Data Techniques
This page contains a catalogue of data techniques.
Common Techniques
- Access Control
Introducing access control means that you are restricting who can see and use a given data set. As such, you are no longer publishing Open Data, and instead are either publishing Shared Data, creating steps to authorise and authenticate suitable users, or looking to negotiate 1-2-1 bespoke contracts between yourself and data reusers, prior to providing access to the data.
- Aggregation
Aggregation is one process of de-identification and refers to the process of grouping together raw data and providing this in a summarised form.
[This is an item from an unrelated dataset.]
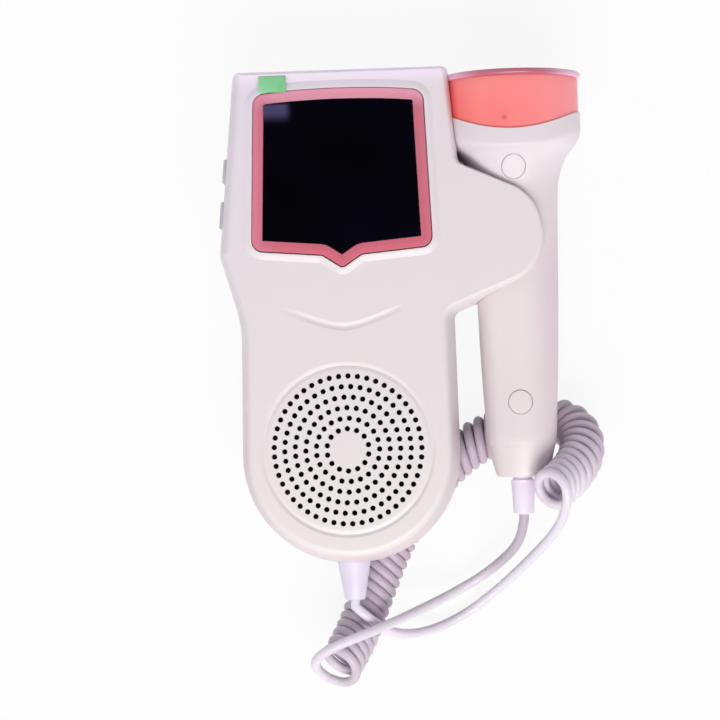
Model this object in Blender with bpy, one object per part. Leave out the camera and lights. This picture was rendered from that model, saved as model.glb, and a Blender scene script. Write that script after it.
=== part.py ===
"""Pocket fetal doppler lying on its back: a hand unit with a side holster, the ultrasound probe held in
the holster, and the curly cord that joins them. Lengths are in metres and +Z points out of the screen.
Places are measured from the speaker's centre line and moved to the rest point on the back at the end."""

import math

import bmesh
import bpy
import numpy as np
from mathutils import Matrix, Vector

# Clearances
FIT = 0.0003
SEAM = 0.0003
REACH = 0.004
WELD = 0.000002

# Hand unit
BODY_HALF_WIDTH = 0.0319
SCREEN_END = 0.1092
BODY_HEIGHT = 0.035
PARTING = 0.020
WALL = 0.0022
EDGE_INSET = 0.0048
THIN_BACK = 0.0135
RAMP_FOOT = 0.038
RAMP_TOP = 0.003
HOLSTER_BACK = 0.0072
HOLSTER_SKIRT_START = 0.030
HOLSTER_SKIRT_MIDDLE = 0.0386
HOLSTER_SKIRT_WIDE = 0.082
HOLSTER_SKIRT_END = 0.096
HOLSTER_SIDE_NEAR = 0.0312
HOLSTER_SIDE_WIDE = 0.0341
HOLSTER_CHAMFER = 0.0032
REST_STRIP = 0.1022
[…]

Aggregation can take place in several ways including:
- Data Binning
Data Binning is a technique which can preserve the granularity of data — keeping individual-level records — whilst reducing the ability to readily identify individuals. This recognises that certain information like ages and town of birth can be used as quasi-identifiers. Implementing data-binning replaces a specific field such as age with a reference to a 'bucket' or 'bin', such as age range. This can reduce the risk of using this information for identifying individuals.
- Delayed Publication
Data released in real time can compromise the security of individuals or of an organisation. For instance, it could be used to track a person in real time or to show when a house is empty, or to show when capacity is reached in a network. This can allow those with harmful intent to follow an individual or organisations activity in real time, and find opportune moments to inflict harm.
- Redaction
Redaction is the technique where certain features of the dataset are removed or made otherwise unreadable (replacing with inert dummy data). This could apply to a field or fields across all records, or removal of complete records.
- Restrictive Licensing
A licence tells a data user what they are able to do with a given data set once they have access to it. If relevant permissions are not granted through a licence, a data user is often legally not allowed to download or otherwise copy data, combine that data with other datasets, use the data to generate maps, or use the data to help inform internal business conversations.
Less Common Techniques
- Anonymisation
Anonymisation is the process of removing personal identifiers, both direct and indirect, that may lead to an individual being identified.
- Feature Extraction
Extract or generate new features from the data which hide the private data and replace.
- Obfuscation
Process for hiding original data with modified content.
- Pseudonymisation
Replacing identifying features with a unique identifier that retains the reference to an individual whilst breaking the link with the `real world’ identity
- Randomness
A group of techniques which alter the data by adding randomness.
- Synthetic Data
Generating a dataset which has the same properties as a real dataset, but contains no real-world data.